## Work to complete
Output the data below in full, byte for byte. Nothing may differ.

## Given data
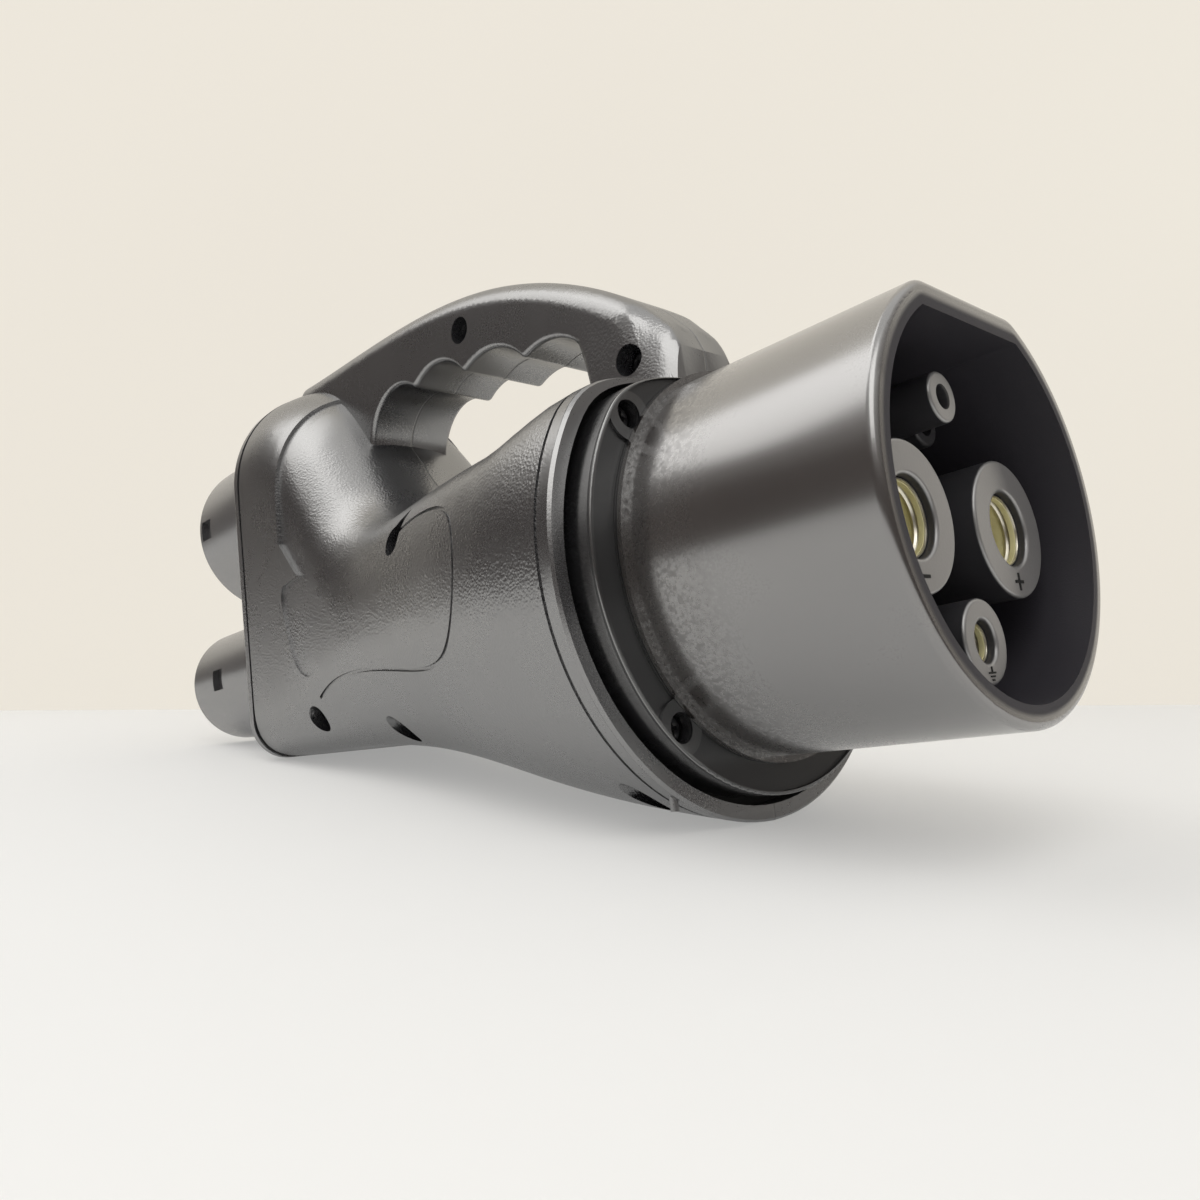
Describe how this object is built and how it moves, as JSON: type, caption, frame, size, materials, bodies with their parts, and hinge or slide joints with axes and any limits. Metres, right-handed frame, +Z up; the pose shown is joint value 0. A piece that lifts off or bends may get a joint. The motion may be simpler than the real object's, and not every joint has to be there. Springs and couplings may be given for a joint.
{
  "type": "electric vehicle charging adapter",
  "caption": "Hand-held charging adapter with a D-shaped inlet shell, a scalloped carrying handle over a waisted housing and a double-barrel plug at the back.",
  "frame": {"origin": "centre of the bounding box at the level of the table that the adapter lies on", "axes": "+X towards the D-shaped inlet shell, +Y to the left half with the housing screws' blind ends, +Z up; the adapter's own axis is tipped 9.7 degrees nose-up about Y"},
  "size_m": [0.274, 0.1004, 0.1229],
  "materials": {
    "copper": "bare copper",
    "gold_spring": "gold plated spring band",
    "insulator_plastic": "smooth matte",
    "silver_contact": "silver plated, turned",
    "black_screw": "black oxide",
    "seal_rubber": "matte",
    "shell_plastic": "smooth satin gloss",
    "housing_plastic": "fine leather-like grain, satin"
  },
  "bodies": {
    "root": {"busbar_minus": "copper", "busbar_plus": "copper", "dc_minus_band": "gold_spring", "dc_minus_sleeve": "insulator_plastic", "dc_minus_socket": "silver_contact", "dc_plus_band": "gold_spring", "dc_plus_sleeve": "insulator_plastic", "dc_plus_socket": "silver_contact", "earth_link": "copper", "earth_sleeve": "insulator_plastic", "earth_socket": "silver_contact", "flange_screws": "black_screw", "front_gasket": "seal_rubber", "front_insulator": "insulator_plastic", "front_shroud": "shell_plastic", "housing_screws": "black_screw", "left_housing": "housing_plastic", "lower_barrel": "shell_plastic", "plate_screws": "black_screw", "rear_dc_minus_socket": "silver_contact", "rear_dc_plus_socket": "silver_contact", "rear_earth_socket": "silver_contact", "rear_gasket": "seal_rubber", "rear_plate": "housing_plastic", "rear_signal_sockets": "silver_contact", "right_housing": "housing_plastic", "signal_sockets": "silver_contact", "upper_barrel": "shell_plastic"}
  },
  "joints": []
}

## The output
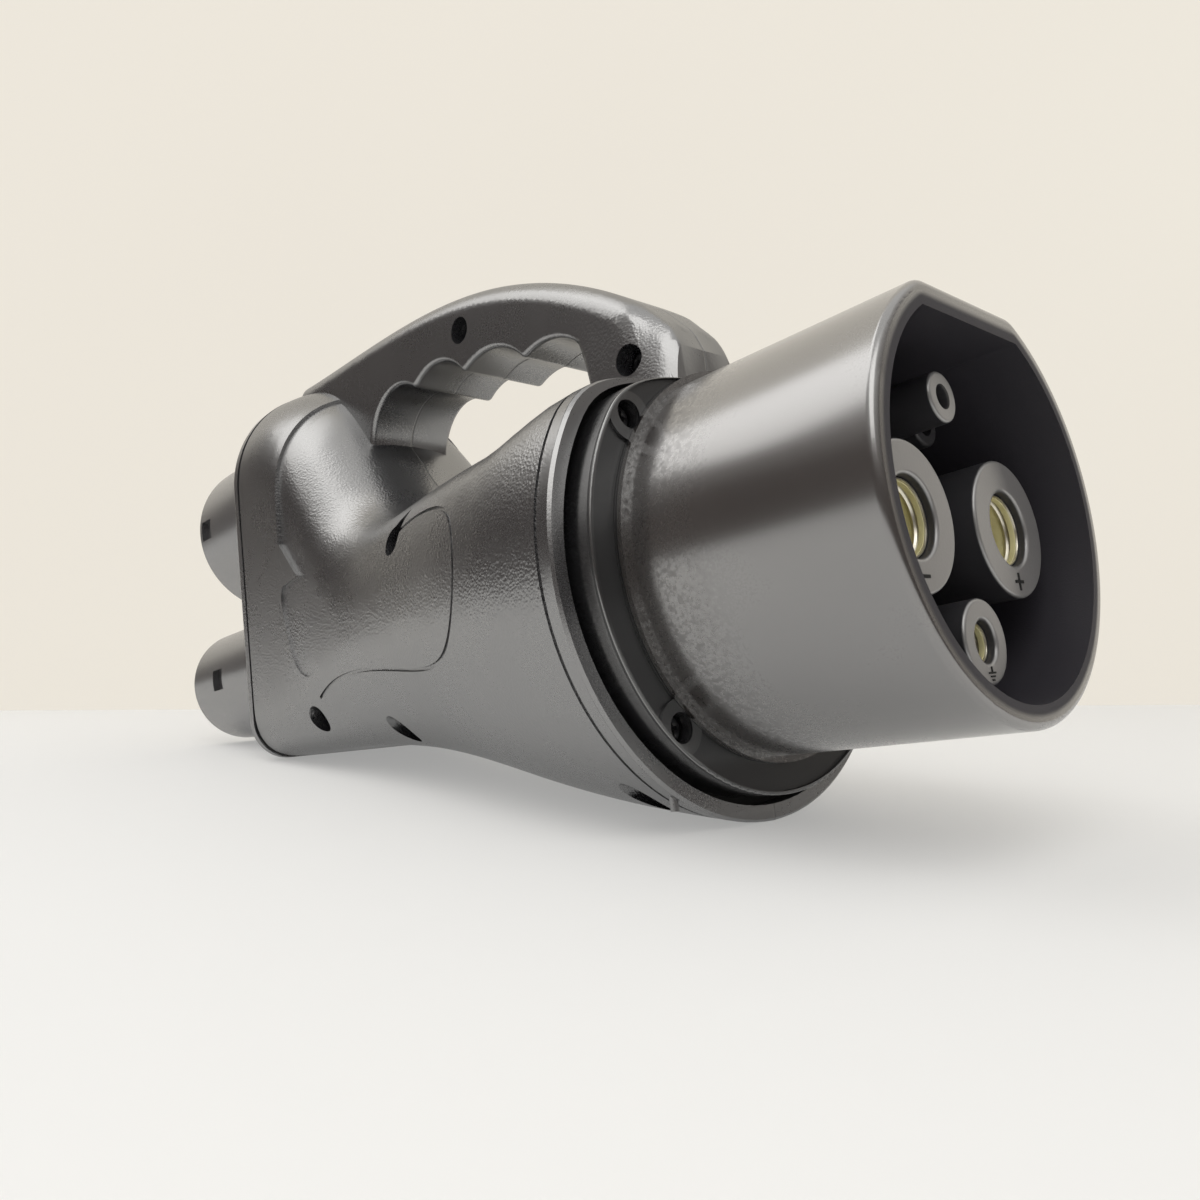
Describe how this object is built and how it moves, as JSON: type, caption, frame, size, materials, bodies with their parts, and hinge or slide joints with axes and any limits. Metres, right-handed frame, +Z up; the pose shown is joint value 0. A piece that lifts off or bends may get a joint. The motion may be simpler than the real object's, and not every joint has to be there. Springs and couplings may be given for a joint.
{
  "type": "electric vehicle charging adapter",
  "caption": "Hand-held charging adapter with a D-shaped inlet shell, a scalloped carrying handle over a waisted housing and a double-barrel plug at the back.",
  "frame": {"origin": "centre of the bounding box at the level of the table that the adapter lies on", "axes": "+X towards the D-shaped inlet shell, +Y to the left half with the housing screws' blind ends, +Z up; the adapter's own axis is tipped 9.7 degrees nose-up about Y"},
  "size_m": [0.274, 0.1004, 0.1229],
  "materials": {
    "copper": "bare copper",
    "gold_spring": "gold plated spring band",
    "insulator_plastic": "smooth matte",
    "silver_contact": "silver plated, turned",
    "black_screw": "black oxide",
    "seal_rubber": "matte",
    "shell_plastic": "smooth satin gloss",
    "housing_plastic": "fine leather-like grain, satin"
  },
  "bodies": {
    "root": {"busbar_minus": "copper", "busbar_plus": "copper", "dc_minus_band": "gold_spring", "dc_minus_sleeve": "insulator_plastic", "dc_minus_socket": "silver_contact", "dc_plus_band": "gold_spring", "dc_plus_sleeve": "insulator_plastic", "dc_plus_socket": "silver_contact", "earth_link": "copper", "earth_sleeve": "insulator_plastic", "earth_socket": "silver_contact", "flange_screws": "black_screw", "front_gasket": "seal_rubber", "front_insulator": "insulator_plastic", "front_shroud": "shell_plastic", "housing_screws": "black_screw", "left_housing": "housing_plastic", "lower_barrel": "shell_plastic", "plate_screws": "black_screw", "rear_dc_minus_socket": "silver_contact", "rear_dc_plus_socket": "silver_contact", "rear_earth_socket": "silver_contact", "rear_gasket": "seal_rubber", "rear_plate": "housing_plastic", "rear_signal_sockets": "silver_contact", "right_housing": "housing_plastic", "signal_sockets": "silver_contact", "upper_barrel": "shell_plastic"}
  },
  "joints": []
}